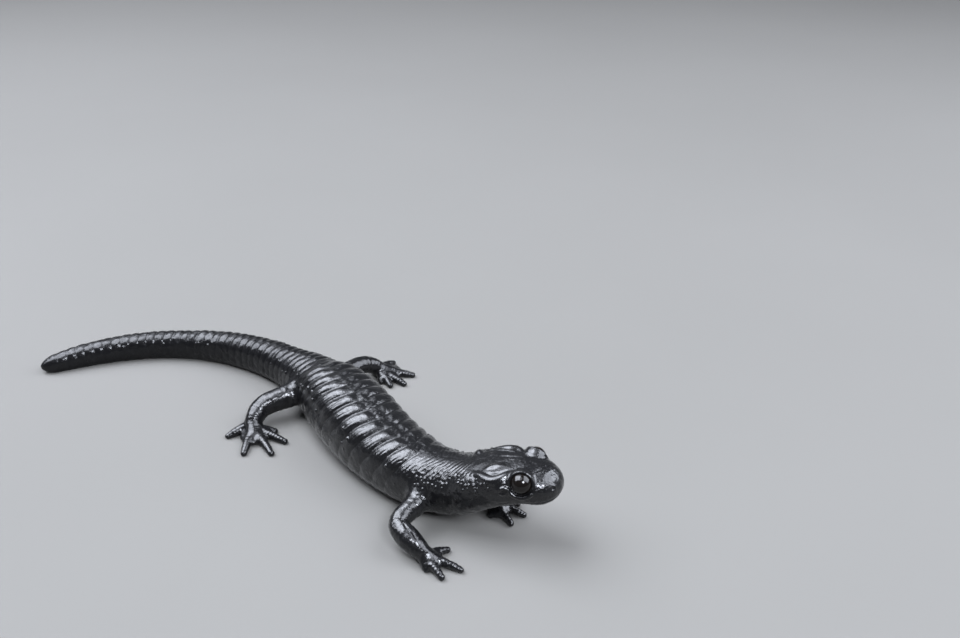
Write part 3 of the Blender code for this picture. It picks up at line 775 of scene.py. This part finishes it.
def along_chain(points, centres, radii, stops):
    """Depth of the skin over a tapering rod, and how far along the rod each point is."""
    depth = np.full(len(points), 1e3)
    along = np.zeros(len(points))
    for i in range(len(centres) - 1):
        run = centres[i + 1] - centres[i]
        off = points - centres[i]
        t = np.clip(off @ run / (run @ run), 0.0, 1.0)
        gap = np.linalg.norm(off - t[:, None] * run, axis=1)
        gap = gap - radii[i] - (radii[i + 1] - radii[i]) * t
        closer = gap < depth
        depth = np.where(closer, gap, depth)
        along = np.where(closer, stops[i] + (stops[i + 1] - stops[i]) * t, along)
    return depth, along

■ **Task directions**
All of the data shown above must be copied exactly.

■ **Task result**
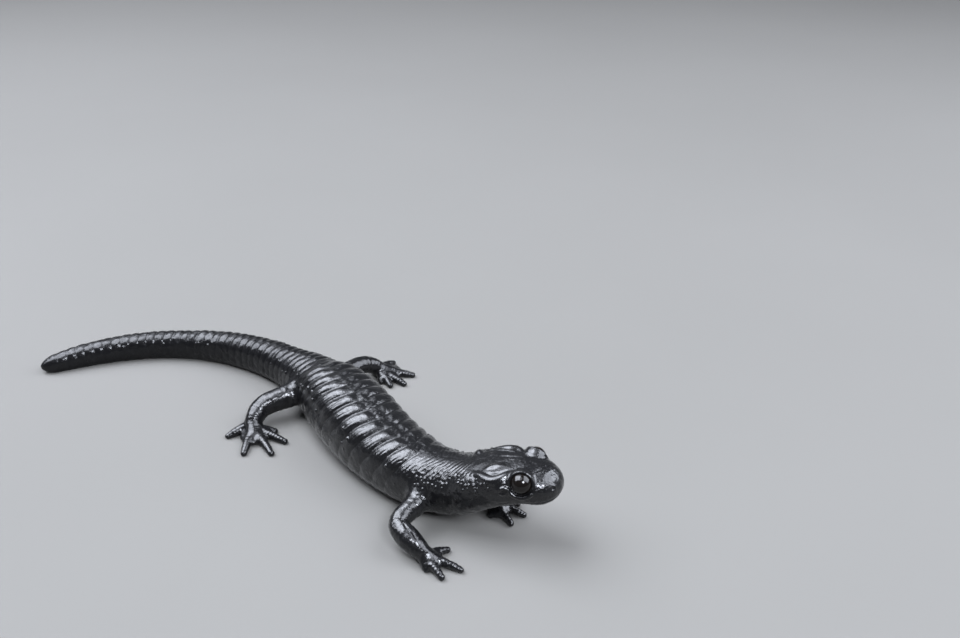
Write part 3 of the Blender code for this picture. It picks up at line 775 of scene.py. This part finishes it.
def along_chain(points, centres, radii, stops):
    """Depth of the skin over a tapering rod, and how far along the rod each point is."""
    depth = np.full(len(points), 1e3)
    along = np.zeros(len(points))
    for i in range(len(centres) - 1):
        run = centres[i + 1] - centres[i]
        off = points - centres[i]
        t = np.clip(off @ run / (run @ run), 0.0, 1.0)
        gap = np.linalg.norm(off - t[:, None] * run, axis=1)
        gap = gap - radii[i] - (radii[i + 1] - radii[i]) * t
        closer = gap < depth
        depth = np.where(closer, gap, depth)
        along = np.where(closer, stops[i] + (stops[i + 1] - stops[i]) * t, along)
    return depth, along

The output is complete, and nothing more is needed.